== Given task ==
Print out the material that follows word for word.

◇ ◇ ◇ ◇ ◇ ◇ ◇

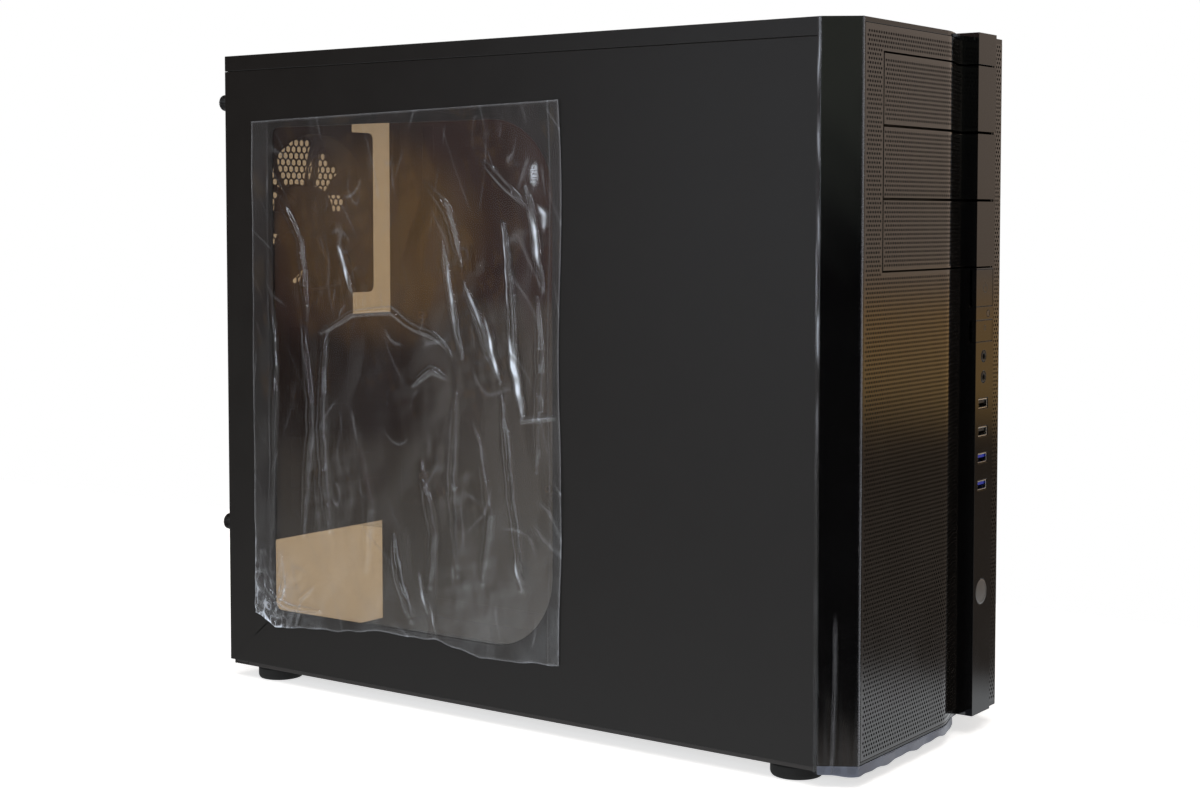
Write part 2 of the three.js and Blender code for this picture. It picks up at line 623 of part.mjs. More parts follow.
const REAR_FAN_Y = CHASSIS_REAR - SHEET - GAP - FAN.deep;
const FRONT_FAN_Y = CHASSIS_FRONT + SHEET + GAP;
add("rear_fan_frame", fanFrame(REAR_FAN.x, REAR_FAN.z, REAR_FAN_Y, true), MATTE_BLACK);
add("rear_fan_rotor", fanRotor(REAR_FAN.x, REAR_FAN.z, REAR_FAN_Y, true), MATTE_BLACK);
add("front_fan_frame", fanFrame(FRONT_FAN.x, FRONT_FAN.z, FRONT_FAN_Y, true), MATTE_BLACK);
add("front_fan_rotor", fanRotor(FRONT_FAN.x, FRONT_FAN.z, FRONT_FAN_Y, true), MATTE_BLACK);

add("optical_cage", opticalCage(), DARK_STEEL);
add("drive_cage", driveCage(), DARK_STEEL);
for (let i = 0; i < DRIVE.count; i += 1) add(`drive_tray_${i + 1}`, driveTray(i), MATTE_BLACK);
add("dust_filter", dustFilter(), MATTE_BLACK);

add("front_bezel", frontBezel(), GLOSS_BLACK);
add("front_mesh", frontMesh(), MATTE_BLACK);
for (let i = 0; i < 3; i += 1) add(`bay_cover_${i + 1}`, bayCover(i), MATTE_BLACK);
add("bezel_film", bezelFilm(), FILM_CLEAR);
add("port_column", column(), GLOSS_BLACK);
add("power_button", key(POWER_KEY), GLOSS_BLACK);
add("reset_button", key(RESET_KEY), GLOSS_BLACK);
add("power_led", rod(LED_X, LED_HEIGHT, 2, COLUMN_FRONT, COLUMN_FRONT + 6, 16), GREY);
add("round_badge", rod(PORT_X, BADGE_HEIGHT, 8, COLUMN_FRONT, COLUMN_FRONT + 0.7, 24), GREY);
JACK_HEIGHTS.forEach((z, i) => add(`audio_jack_${i + 1}`, audioJack(z), MATTE_BLACK));
USB_HEIGHTS.forEach((z, i) => add(`usb_port_${i + 1}`, usbPort(z), i < 2 ? SILVER : BLUE));
add("front_io_board", frontIoBoard(), GREEN);

export default tower;
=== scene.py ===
"""Looks of the desktop computer tower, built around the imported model.

Lengths are in millimetres until a mesh is made.
"""
import math

import bmesh
import bpy
import numpy as np
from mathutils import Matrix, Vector
from mathutils.geometry import delaunay_2d_cdt


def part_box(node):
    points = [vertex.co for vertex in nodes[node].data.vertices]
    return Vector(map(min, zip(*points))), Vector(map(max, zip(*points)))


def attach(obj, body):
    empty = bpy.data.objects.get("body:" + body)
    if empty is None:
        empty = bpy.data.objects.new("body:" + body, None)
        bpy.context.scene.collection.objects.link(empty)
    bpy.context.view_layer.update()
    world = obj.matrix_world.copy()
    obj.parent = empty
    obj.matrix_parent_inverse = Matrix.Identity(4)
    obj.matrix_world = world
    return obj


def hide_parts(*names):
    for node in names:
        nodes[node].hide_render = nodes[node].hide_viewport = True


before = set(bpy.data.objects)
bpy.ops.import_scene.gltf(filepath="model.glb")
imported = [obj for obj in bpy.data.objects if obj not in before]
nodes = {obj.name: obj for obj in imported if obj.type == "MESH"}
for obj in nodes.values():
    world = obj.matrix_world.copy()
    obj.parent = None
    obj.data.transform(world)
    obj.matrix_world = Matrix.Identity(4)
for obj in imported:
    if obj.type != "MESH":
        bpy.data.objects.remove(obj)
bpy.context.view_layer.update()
MM = 0.001
FULL = 2 * math.pi


def box_of(node):
    """Lowest and highest corner of a CAD node, in millimetres."""
    low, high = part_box(node)
    return Vector(low) / MM, Vector(high) / MM


def middle(node):
    low, high = box_of(node)
    return (low + high) / 2


def new_object(name, data):
    made = bpy.data.objects.new(name, data)
    bpy.context.scene.collection.objects.link(made)
    return made


# ---- Materials ----
def node(tree, kind, inputs=None, **settings):
    """A new shader node. Each input is a value, or another node's output that is linked to it."""
    made = tree.nodes.new(kind)
    for key, value in settings.items():
        setattr(made, key, value)
    for key, value in (inputs or {}).items():
        if isinstance(value, bpy.types.NodeSocket):
            tree.links.new(value, made.inputs[key])
        else:
            made.inputs[key].default_value = value
    return made


def noise(tree, scale, detail=2.0, stretch=None):
    """A noise texture in the object's own coordinates; scale counts its lumps along one metre."""
    source = node(tree, "ShaderNodeTexCoord").outputs["Object"]
    if stretch:
        source = node(tree, "ShaderNodeMapping", {"Vector": source, "Scale": stretch}).outputs["Vector"]
    inputs = {"Vector": source, "Scale": scale, "Detail": detail, "Roughness": 0.55}
    return node(tree, "ShaderNodeTexNoise", inputs).outputs["Fac"]


def ramp(tree, source, low, high):
    made = node(tree, "ShaderNodeValToRGB", {"Fac": source})
    for element, place, color in zip(made.color_ramp.elements, (0.35, 0.65), (low, high)):
        element.position = place
        element.color = color
    return made.outputs["Color"]


def blend_color(tree, fac, low, high, blend_type="MIX"):
    low, high = [(*color, 1.0) if isinstance(color, tuple) else color for color in (low, high)]
    inputs = {"Factor": fac, 6: low, 7: high}
    return node(tree, "ShaderNodeMix", inputs, data_type="RGBA", blend_type=blend_type).outputs[2]


def spread(tree, source, low, high, start=0.3, end=0.7):
    inputs = {"Value": source, "From Min": start, "From Max": end, "To Min": low, "To Max": high}
    return node(tree, "ShaderNodeMapRange", inputs).outputs["Result"]


def blend_shader(tree, fac, low, high):
    return node(tree, "ShaderNodeMixShader", {0: fac, 1: low.outputs[0], 2: high.outputs[0]})


def power(tree, source, exponent):
    return node(tree, "ShaderNodeMath", {0: source, 1: exponent}, operation="POWER").outputs[0]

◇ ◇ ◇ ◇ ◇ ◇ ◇

== Written answer ==
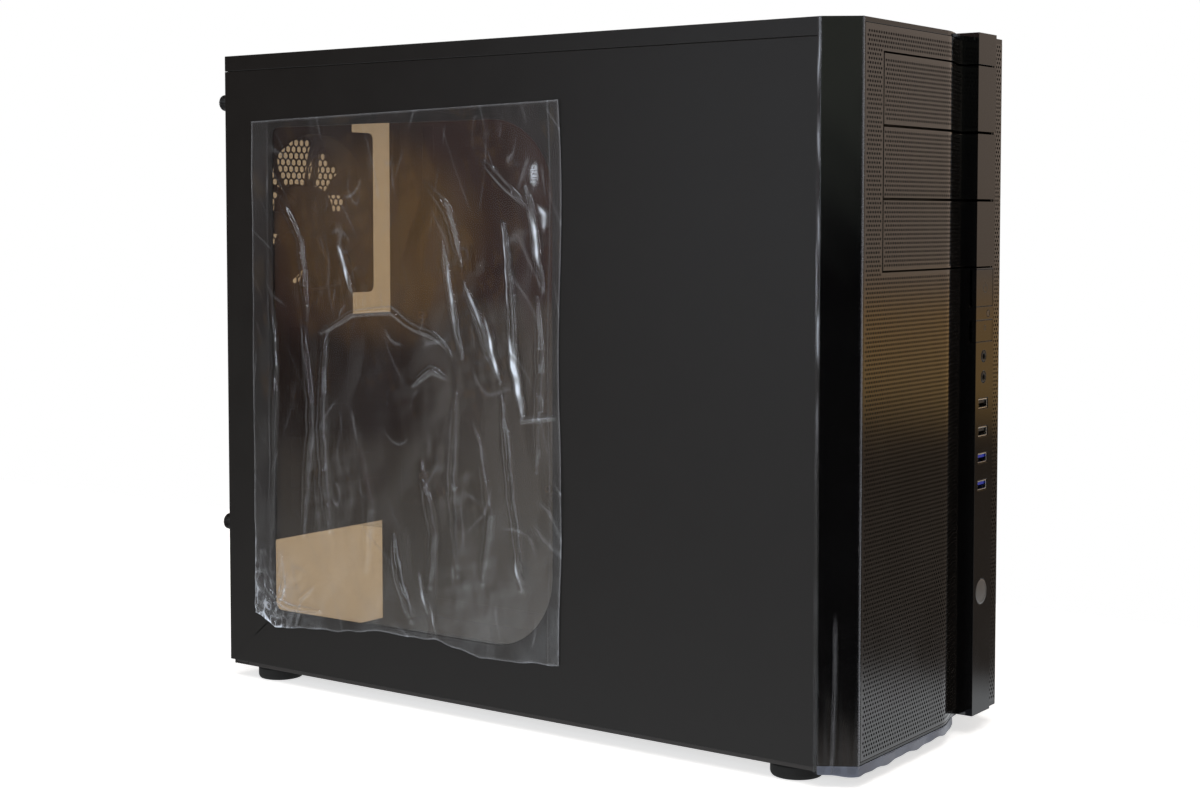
Write part 2 of the three.js and Blender code for this picture. It picks up at line 623 of part.mjs. More parts follow.
const REAR_FAN_Y = CHASSIS_REAR - SHEET - GAP - FAN.deep;
const FRONT_FAN_Y = CHASSIS_FRONT + SHEET + GAP;
add("rear_fan_frame", fanFrame(REAR_FAN.x, REAR_FAN.z, REAR_FAN_Y, true), MATTE_BLACK);
add("rear_fan_rotor", fanRotor(REAR_FAN.x, REAR_FAN.z, REAR_FAN_Y, true), MATTE_BLACK);
add("front_fan_frame", fanFrame(FRONT_FAN.x, FRONT_FAN.z, FRONT_FAN_Y, true), MATTE_BLACK);
add("front_fan_rotor", fanRotor(FRONT_FAN.x, FRONT_FAN.z, FRONT_FAN_Y, true), MATTE_BLACK);

add("optical_cage", opticalCage(), DARK_STEEL);
add("drive_cage", driveCage(), DARK_STEEL);
for (let i = 0; i < DRIVE.count; i += 1) add(`drive_tray_${i + 1}`, driveTray(i), MATTE_BLACK);
add("dust_filter", dustFilter(), MATTE_BLACK);

add("front_bezel", frontBezel(), GLOSS_BLACK);
add("front_mesh", frontMesh(), MATTE_BLACK);
for (let i = 0; i < 3; i += 1) add(`bay_cover_${i + 1}`, bayCover(i), MATTE_BLACK);
add("bezel_film", bezelFilm(), FILM_CLEAR);
add("port_column", column(), GLOSS_BLACK);
add("power_button", key(POWER_KEY), GLOSS_BLACK);
add("reset_button", key(RESET_KEY), GLOSS_BLACK);
add("power_led", rod(LED_X, LED_HEIGHT, 2, COLUMN_FRONT, COLUMN_FRONT + 6, 16), GREY);
add("round_badge", rod(PORT_X, BADGE_HEIGHT, 8, COLUMN_FRONT, COLUMN_FRONT + 0.7, 24), GREY);
JACK_HEIGHTS.forEach((z, i) => add(`audio_jack_${i + 1}`, audioJack(z), MATTE_BLACK));
USB_HEIGHTS.forEach((z, i) => add(`usb_port_${i + 1}`, usbPort(z), i < 2 ? SILVER : BLUE));
add("front_io_board", frontIoBoard(), GREEN);

export default tower;
=== scene.py ===
"""Looks of the desktop computer tower, built around the imported model.

Lengths are in millimetres until a mesh is made.
"""
import math

import bmesh
import bpy
import numpy as np
from mathutils import Matrix, Vector
from mathutils.geometry import delaunay_2d_cdt


def part_box(node):
    points = [vertex.co for vertex in nodes[node].data.vertices]
    return Vector(map(min, zip(*points))), Vector(map(max, zip(*points)))


def attach(obj, body):
    empty = bpy.data.objects.get("body:" + body)
    if empty is None:
        empty = bpy.data.objects.new("body:" + body, None)
        bpy.context.scene.collection.objects.link(empty)
    bpy.context.view_layer.update()
    world = obj.matrix_world.copy()
    obj.parent = empty
    obj.matrix_parent_inverse = Matrix.Identity(4)
    obj.matrix_world = world
    return obj


def hide_parts(*names):
    for node in names:
        nodes[node].hide_render = nodes[node].hide_viewport = True


before = set(bpy.data.objects)
bpy.ops.import_scene.gltf(filepath="model.glb")
imported = [obj for obj in bpy.data.objects if obj not in before]
nodes = {obj.name: obj for obj in imported if obj.type == "MESH"}
for obj in nodes.values():
    world = obj.matrix_world.copy()
    obj.parent = None
    obj.data.transform(world)
    obj.matrix_world = Matrix.Identity(4)
for obj in imported:
    if obj.type != "MESH":
        bpy.data.objects.remove(obj)
bpy.context.view_layer.update()
MM = 0.001
FULL = 2 * math.pi


def box_of(node):
    """Lowest and highest corner of a CAD node, in millimetres."""
    low, high = part_box(node)
    return Vector(low) / MM, Vector(high) / MM


def middle(node):
    low, high = box_of(node)
    return (low + high) / 2


def new_object(name, data):
    made = bpy.data.objects.new(name, data)
    bpy.context.scene.collection.objects.link(made)
    return made


# ---- Materials ----
def node(tree, kind, inputs=None, **settings):
    """A new shader node. Each input is a value, or another node's output that is linked to it."""
    made = tree.nodes.new(kind)
    for key, value in settings.items():
        setattr(made, key, value)
    for key, value in (inputs or {}).items():
        if isinstance(value, bpy.types.NodeSocket):
            tree.links.new(value, made.inputs[key])
        else:
            made.inputs[key].default_value = value
    return made


def noise(tree, scale, detail=2.0, stretch=None):
    """A noise texture in the object's own coordinates; scale counts its lumps along one metre."""
    source = node(tree, "ShaderNodeTexCoord").outputs["Object"]
    if stretch:
        source = node(tree, "ShaderNodeMapping", {"Vector": source, "Scale": stretch}).outputs["Vector"]
    inputs = {"Vector": source, "Scale": scale, "Detail": detail, "Roughness": 0.55}
    return node(tree, "ShaderNodeTexNoise", inputs).outputs["Fac"]


def ramp(tree, source, low, high):
    made = node(tree, "ShaderNodeValToRGB", {"Fac": source})
    for element, place, color in zip(made.color_ramp.elements, (0.35, 0.65), (low, high)):
        element.position = place
        element.color = color
    return made.outputs["Color"]


def blend_color(tree, fac, low, high, blend_type="MIX"):
    low, high = [(*color, 1.0) if isinstance(color, tuple) else color for color in (low, high)]
    inputs = {"Factor": fac, 6: low, 7: high}
    return node(tree, "ShaderNodeMix", inputs, data_type="RGBA", blend_type=blend_type).outputs[2]


def spread(tree, source, low, high, start=0.3, end=0.7):
    inputs = {"Value": source, "From Min": start, "From Max": end, "To Min": low, "To Max": high}
    return node(tree, "ShaderNodeMapRange", inputs).outputs["Result"]


def blend_shader(tree, fac, low, high):
    return node(tree, "ShaderNodeMixShader", {0: fac, 1: low.outputs[0], 2: high.outputs[0]})


def power(tree, source, exponent):
    return node(tree, "ShaderNodeMath", {0: source, 1: exponent}, operation="POWER").outputs[0]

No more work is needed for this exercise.